Very simply, this means that you will get back what you invest. One cannot say "more than what you invest" because, in all such schemes, you will get only a part of what your money would amount to after the interest on investments is factored in.

The previous government had the unhealthy habit of announcing government-funded schemes named after Jawaharlal Nehru, Indira Gandhi, Rajiv Gandhi and, sometimes, even after lesser members of the family like Motilal Nehru, Kamala Nehru and even Sanjay Gandhi. It made an exception for its flagship program MNREGA, which was named after Mahatma Gandhi.

One can therefore understand the prime minister naming a scheme after himself or any of his mentors, if the government provided the financial support for it.  But this is where the element of fraud comes in. These three schemes do not receive any government input nor is there any budgetary support provided. The finance minister's 2015 budget speech does not have a word on any of these.

From the sketchy details provided on these three schemes, it is clear that they are meant only for those with bank accounts, for those with money in their accounts and those willing to part with their money for any or all of them. The schemes, by themselves, are quite good, but neither are they new nor is there any budgetary input from the government. In short, the schemes are directly funded with the money invested by the participants. Then how can the government, and the Prime Minister, claim ownership of the schemes?

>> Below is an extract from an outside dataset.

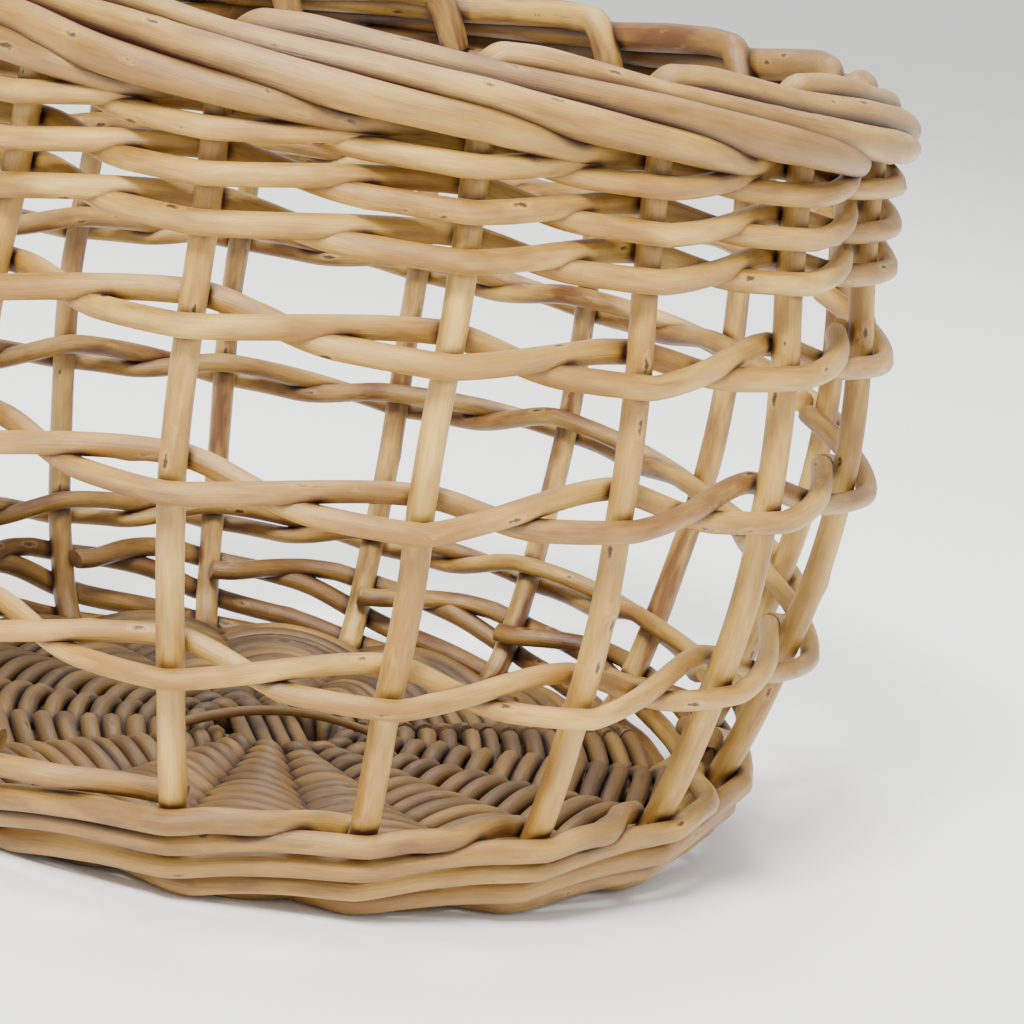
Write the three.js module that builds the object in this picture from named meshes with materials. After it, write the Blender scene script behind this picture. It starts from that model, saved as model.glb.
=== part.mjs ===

The last National Democratic Alliance government, during its last term in office, had introduced the Varishtha Pension Bima Yojana as a pension scheme for senior citizens. Under the scheme, 3.16 lakh people are benefitting annually and the corpus amounts to Rs 6,095 crore. The finance minister, in his budget speech, proposed to revive the scheme for a limited period from August 15, 2014, to August 14, 2015, for the benefit of citizens aged 60 and above, and an appropriate provision was made for this. But none of the three schemes launched with so much fanfare recently are funded by the government. Nowhere in his 253 paragraphs speech does the finance minister make any mention of these three "new" schemes.

Whose money is it?

Now, let us take each one of these three schemes one by one. The Pradhan Mantri Suraksha Bima Yojana entails an annual premium of Rs 12 to provide a cover of Rs two lakhs in case of accidental death, and fractions of it for various disabilities. Since as much as a third of the 15 crore bank accounts opened after the advent of the Jan Dhan Yojana have no balances in them, this scheme is clearly meant for the 10 crores with bank accounts. This still leaves 110 crore Indians outside its net. Now if the government were to provide the premiums to cover all Indians, it will entail an annual commitment of just Rs 1,440 crores. Not an outlandishly large sum for a nation with the world’s third largest gross domestic product (by purchasing power parity calculations). But the government doesn't even provide a single paisa for it but claims ownership. That to me is a fraud.

Similarly the other two schemes over which the Prime Minister claims ownership are just a case of old wine in new bottles. These kinds of schemes already exist. Given that the life expectancy in India is just 65.5 years, the policy taker will on an average benefit for only five and a half years what he pays for over a complete working age, which could be anywhere between 30 years-40 years.

Any actuarial life table, a table which shows the "probability of death" –  for each age, what the probability is that a person of that age will die before his or her next birthday – will give the insurer a pretty good idea of how many in an age group, who take out insurance on their lives, will survive. Usually the number of people who take out policies will by far exceed the number of policyholders who die, thereby giving the insurer a handsome profit. Insurance is not about charity. It’s a business to earn money. Now there is another catch here. The sum a person receives after the expiry of the policy term is considerably less than the sum the insured person would have paid after factoring in the interest earned on the monthly or yearly payments made.

Insurance benefits

There is a benefit to the government from a bigger insurance business. More than the taxes on profits earned, insurance funds, which by their very nature are long term funds, are very useful for government infrastructure projects. Thus, while the policyholder sleeps assured of his or her family’s security in the event of death, the government benefits hugely. The more the number who get insured, the greater the benefits for the state.

Quite clearly, Narendra Modi is habituated to claiming what is not his as his. As is his claim over Sardar Patel, a man who abhorred the RSS all his life and even had it banned. The government is giving nothing to us but wants us to believe that what we give ourselves is being given by it.